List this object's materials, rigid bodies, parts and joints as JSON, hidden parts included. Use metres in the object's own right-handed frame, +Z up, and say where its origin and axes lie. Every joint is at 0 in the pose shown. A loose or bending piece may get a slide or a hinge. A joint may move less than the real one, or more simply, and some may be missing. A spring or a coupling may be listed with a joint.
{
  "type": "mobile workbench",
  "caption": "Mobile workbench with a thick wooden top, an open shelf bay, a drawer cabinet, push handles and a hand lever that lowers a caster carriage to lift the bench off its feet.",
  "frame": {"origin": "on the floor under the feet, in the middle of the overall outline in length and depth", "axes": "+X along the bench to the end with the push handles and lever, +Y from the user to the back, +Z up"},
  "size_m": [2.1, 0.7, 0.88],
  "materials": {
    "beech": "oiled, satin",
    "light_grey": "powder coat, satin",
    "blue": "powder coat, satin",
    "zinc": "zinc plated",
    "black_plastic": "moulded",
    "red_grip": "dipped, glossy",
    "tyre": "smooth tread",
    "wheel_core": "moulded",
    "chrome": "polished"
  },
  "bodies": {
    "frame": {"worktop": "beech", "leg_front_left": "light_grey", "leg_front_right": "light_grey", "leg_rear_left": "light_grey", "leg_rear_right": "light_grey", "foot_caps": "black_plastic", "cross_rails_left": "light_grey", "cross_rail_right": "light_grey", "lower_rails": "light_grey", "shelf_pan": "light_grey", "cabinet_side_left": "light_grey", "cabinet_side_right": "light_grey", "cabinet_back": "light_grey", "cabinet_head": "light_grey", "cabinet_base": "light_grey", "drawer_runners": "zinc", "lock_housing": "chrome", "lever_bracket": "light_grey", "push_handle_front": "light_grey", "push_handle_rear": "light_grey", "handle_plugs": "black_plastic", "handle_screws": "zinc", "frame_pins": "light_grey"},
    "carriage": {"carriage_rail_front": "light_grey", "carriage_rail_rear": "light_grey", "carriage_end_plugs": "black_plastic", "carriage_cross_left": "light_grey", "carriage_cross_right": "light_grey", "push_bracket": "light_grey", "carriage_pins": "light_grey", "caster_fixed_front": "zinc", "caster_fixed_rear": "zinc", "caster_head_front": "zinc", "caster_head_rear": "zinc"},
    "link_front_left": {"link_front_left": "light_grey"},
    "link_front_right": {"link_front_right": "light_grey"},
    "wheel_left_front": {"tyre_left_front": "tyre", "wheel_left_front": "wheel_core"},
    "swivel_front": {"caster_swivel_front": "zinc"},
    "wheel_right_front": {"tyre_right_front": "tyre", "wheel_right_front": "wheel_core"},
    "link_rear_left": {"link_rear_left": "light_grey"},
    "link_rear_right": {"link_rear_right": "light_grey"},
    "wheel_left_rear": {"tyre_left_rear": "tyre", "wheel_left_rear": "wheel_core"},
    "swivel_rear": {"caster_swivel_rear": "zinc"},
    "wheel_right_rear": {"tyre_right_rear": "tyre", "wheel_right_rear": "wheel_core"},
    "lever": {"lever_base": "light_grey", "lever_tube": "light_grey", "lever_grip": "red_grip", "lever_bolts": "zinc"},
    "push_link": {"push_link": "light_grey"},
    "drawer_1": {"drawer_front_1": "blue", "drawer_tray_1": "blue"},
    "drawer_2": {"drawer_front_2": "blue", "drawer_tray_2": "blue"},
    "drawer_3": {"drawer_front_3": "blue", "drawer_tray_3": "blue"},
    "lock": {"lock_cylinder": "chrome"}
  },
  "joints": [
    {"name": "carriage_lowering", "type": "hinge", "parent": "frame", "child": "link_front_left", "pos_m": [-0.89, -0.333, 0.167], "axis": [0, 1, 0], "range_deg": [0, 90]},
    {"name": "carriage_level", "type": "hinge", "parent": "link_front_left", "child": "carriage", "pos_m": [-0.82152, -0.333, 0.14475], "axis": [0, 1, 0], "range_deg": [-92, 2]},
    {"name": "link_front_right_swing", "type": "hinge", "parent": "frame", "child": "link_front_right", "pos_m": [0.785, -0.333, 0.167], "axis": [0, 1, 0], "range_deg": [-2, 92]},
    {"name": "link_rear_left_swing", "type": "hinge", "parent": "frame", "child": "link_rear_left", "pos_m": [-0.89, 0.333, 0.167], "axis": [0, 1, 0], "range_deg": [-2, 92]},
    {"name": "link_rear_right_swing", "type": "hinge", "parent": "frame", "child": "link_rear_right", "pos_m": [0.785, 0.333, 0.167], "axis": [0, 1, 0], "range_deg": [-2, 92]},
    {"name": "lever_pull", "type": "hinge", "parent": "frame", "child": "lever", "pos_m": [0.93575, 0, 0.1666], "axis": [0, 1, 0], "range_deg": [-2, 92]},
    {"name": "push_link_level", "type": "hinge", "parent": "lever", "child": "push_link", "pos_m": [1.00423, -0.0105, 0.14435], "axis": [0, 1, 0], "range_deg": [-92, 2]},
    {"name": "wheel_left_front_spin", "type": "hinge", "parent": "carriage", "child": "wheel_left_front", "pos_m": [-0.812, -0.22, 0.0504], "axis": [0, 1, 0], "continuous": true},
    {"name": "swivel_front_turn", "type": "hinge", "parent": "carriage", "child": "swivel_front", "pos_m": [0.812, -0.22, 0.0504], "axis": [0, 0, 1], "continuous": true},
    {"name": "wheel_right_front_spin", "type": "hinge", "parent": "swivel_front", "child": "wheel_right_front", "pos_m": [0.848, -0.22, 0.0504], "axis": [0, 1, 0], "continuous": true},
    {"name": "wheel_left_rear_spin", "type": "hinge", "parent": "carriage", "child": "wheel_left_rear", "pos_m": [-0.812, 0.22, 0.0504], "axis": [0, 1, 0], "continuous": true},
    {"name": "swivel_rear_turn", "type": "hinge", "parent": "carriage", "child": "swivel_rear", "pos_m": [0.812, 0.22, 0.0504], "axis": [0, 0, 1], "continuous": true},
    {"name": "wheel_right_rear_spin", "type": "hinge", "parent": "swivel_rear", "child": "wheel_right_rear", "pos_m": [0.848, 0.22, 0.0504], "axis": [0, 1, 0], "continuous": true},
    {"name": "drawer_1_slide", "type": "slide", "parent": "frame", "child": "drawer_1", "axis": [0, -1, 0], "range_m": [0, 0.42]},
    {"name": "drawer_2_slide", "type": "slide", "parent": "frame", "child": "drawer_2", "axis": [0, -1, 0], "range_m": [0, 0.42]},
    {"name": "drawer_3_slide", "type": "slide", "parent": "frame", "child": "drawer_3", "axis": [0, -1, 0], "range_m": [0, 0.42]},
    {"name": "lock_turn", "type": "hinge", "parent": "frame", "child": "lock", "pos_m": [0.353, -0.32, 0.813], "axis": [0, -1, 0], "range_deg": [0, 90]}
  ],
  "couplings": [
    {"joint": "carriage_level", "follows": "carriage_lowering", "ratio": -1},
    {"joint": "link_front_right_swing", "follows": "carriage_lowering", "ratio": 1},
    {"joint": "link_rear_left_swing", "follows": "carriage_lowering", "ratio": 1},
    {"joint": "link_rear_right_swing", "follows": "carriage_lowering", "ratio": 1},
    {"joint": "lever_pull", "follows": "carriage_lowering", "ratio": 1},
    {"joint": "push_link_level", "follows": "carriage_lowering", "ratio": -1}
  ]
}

◆ **PROBLEM DESCRIPTION**
What is the number of lines containing "materials"? Give that number only.

◆ **REPLY TO THE EXERCISE**
2